Syria Deeply: There has been a lot of focus on HTS being the primary target of this campaign. What about the Kurds?
Lister: For Turkey, the [Syrian Kurdish] YPG is just as much of a concern and perhaps an even more critical concern than HTS. The fact that Turkey is looking to establish a lookout post or a launching-pad base on Mount Barakat, which overlooks Kurdish-held Afrin, speaks to that.
At the moment, however, I don’t think there is a prospect for a military operation in Afrin. But there is a Turkish effort to exert some kind of influence and a potential deterrent threat on the area to discourage the YPG from moving further into opposition territories. Russia seems to have lent its support to this, which is intriguing.
Syria Deeply: Turkish officials, including the president and prime minister, said that Turkey will cooperate with Russia on the Idlib campaign. What does this mean for the FSA?

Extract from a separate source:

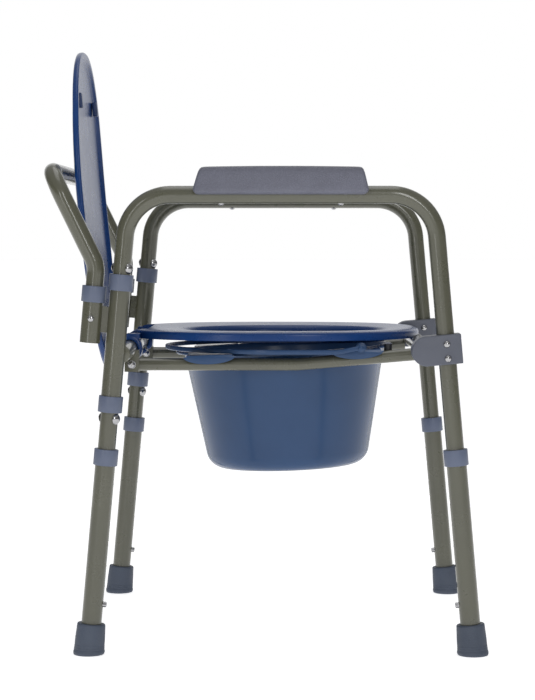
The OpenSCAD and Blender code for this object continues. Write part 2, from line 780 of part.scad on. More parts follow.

Lister: I was actually sitting with all the Euphrates Shield leadership when Erdogan gave this statement. None of them expected this apparent comment of Russian air support and they were all opposed to it. They were genuinely incensed by the idea that Russia could be providing them with support from the air. Let’s see how that plays out. If Russia does provide air support, I think that may cause some problems.
Syria Deeply: Could it be a deal breaker?
Lister: It could potentially be a deal breaker. All the armed groups, who don’t already have a presence in Idlib, would lose credibility there if they entered into an alliance with Russia. It’s pretty well known that the Russians have been bombing Idlib on and off for a long time. So I think active Russian military involvement could be a deal breaker. But I’m not sure if that is going to end up being the case.
The answers have been edited for length and clarity.”